I know from where I get my stubborn streak! Laura's too. 

Comment by Joan Denoo on November 12, 2016 at 10:00pm

I had a crew come this week to machete out my garden. It grows so profusely, we couldn't get through the jungle-like growth. Two of the men are from San Salvadore and they said my garden felt like home, except colder. 

I asked them to save the clippings and pile them up for a compost pile. They had not heard of Permaculture and had never piled the trimmings for any other customer. Now all I need is a couple of 5 gal buckets of chicken manure to toss on top and then a layer of dirt. It doesn't take long for that stuff to become black gold. 

I have an old pile in another part of the garden and it is as nice as anything one can buy in an expensive nursery. I can no longer do the work, but I will have some younger folks in the family spread it around in my boxes and borders. 

This autumn's colors looked like jewels hanging off branches. Less sunlight turned the leaves all shades of reds, yellows, and bronze, and the weather didn't freeze them.
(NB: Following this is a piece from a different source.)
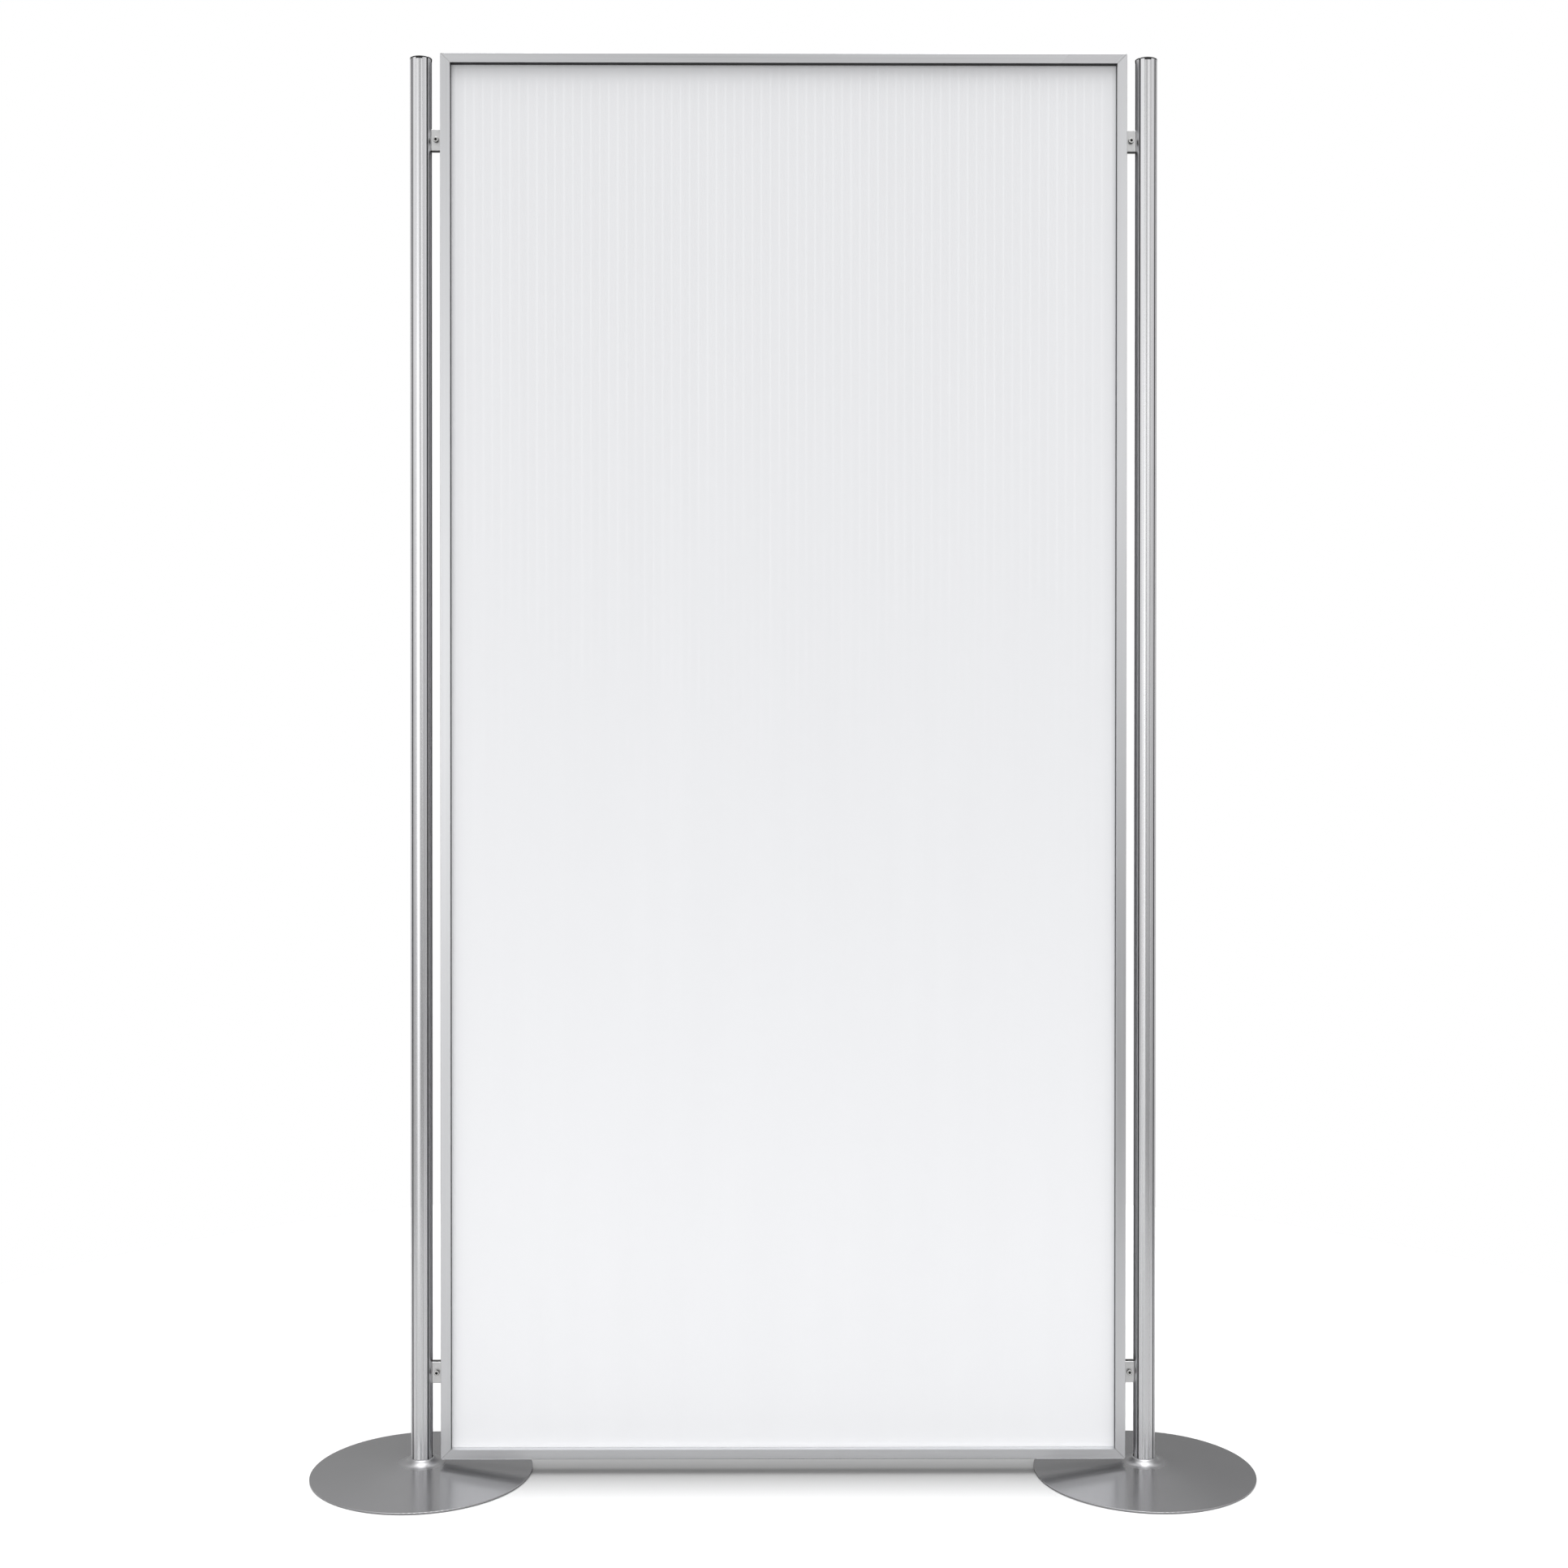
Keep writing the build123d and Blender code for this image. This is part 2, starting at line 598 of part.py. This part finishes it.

We had an extended autumn. 

So very beautiful!

Comment by Daniel W on November 12, 2016 at 8:14pm

Katht, I didn't prune my butterfly bushes, and now they are about 15 feet tall monsters.  I regret not being more aggressive.  They are a nice wind breakfor my orchard, but crowding the trees.  This winter, I want to cut them down to about one foot tall.

Chinese radish and sunchokes I dug up today.  I didn't even plant the sunchokes, they grew from plants I abandoned to the rabbits or deer in 2014.